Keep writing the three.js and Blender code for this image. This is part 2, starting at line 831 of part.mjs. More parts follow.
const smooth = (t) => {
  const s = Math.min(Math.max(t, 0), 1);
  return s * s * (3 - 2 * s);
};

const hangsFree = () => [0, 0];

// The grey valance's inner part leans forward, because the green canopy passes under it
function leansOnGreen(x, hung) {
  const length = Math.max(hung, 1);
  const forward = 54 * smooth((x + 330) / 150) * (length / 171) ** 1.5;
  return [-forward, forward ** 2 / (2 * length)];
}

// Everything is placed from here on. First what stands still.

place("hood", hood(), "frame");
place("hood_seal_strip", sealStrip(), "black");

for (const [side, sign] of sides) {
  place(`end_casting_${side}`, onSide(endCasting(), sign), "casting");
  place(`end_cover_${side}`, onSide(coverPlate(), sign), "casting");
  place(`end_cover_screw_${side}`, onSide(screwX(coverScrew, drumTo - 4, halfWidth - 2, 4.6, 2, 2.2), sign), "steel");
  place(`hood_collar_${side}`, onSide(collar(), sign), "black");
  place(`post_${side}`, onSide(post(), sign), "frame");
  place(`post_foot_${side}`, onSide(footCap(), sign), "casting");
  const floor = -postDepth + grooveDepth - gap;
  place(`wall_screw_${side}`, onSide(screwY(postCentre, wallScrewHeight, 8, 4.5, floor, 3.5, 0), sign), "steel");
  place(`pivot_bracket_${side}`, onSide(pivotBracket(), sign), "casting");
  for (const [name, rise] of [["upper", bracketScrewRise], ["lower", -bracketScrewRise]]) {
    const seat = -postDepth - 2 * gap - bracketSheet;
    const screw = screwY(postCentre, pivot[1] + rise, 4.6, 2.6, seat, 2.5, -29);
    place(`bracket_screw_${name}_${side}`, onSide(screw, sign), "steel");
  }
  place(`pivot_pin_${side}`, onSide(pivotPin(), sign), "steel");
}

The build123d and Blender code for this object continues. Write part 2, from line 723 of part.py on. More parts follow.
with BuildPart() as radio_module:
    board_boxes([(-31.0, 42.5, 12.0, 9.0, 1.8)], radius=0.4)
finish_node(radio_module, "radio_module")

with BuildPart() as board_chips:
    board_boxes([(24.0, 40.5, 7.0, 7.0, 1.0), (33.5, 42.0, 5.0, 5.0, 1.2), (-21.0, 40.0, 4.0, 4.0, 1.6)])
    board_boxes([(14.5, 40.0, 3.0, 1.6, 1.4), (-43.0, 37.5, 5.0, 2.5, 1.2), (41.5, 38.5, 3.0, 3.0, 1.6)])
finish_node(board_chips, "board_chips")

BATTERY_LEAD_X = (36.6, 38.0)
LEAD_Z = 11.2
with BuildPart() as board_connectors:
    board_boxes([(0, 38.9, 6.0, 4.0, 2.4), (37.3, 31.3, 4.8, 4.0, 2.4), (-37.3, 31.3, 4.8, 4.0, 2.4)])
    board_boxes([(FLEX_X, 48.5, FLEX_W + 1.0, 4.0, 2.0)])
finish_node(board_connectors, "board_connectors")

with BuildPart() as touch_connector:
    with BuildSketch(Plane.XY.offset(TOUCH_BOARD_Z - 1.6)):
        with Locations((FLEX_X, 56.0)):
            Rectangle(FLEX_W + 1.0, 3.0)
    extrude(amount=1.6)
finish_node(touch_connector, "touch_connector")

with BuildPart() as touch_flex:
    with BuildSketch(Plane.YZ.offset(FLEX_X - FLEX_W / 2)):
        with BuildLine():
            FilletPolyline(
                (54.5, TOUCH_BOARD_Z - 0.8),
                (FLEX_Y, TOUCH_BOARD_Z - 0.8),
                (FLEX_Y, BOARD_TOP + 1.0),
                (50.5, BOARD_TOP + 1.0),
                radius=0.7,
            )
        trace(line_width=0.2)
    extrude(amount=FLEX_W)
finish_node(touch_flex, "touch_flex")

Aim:
Using the listing above, state the number of lines that hold "More", with no other text.

Complete response:
2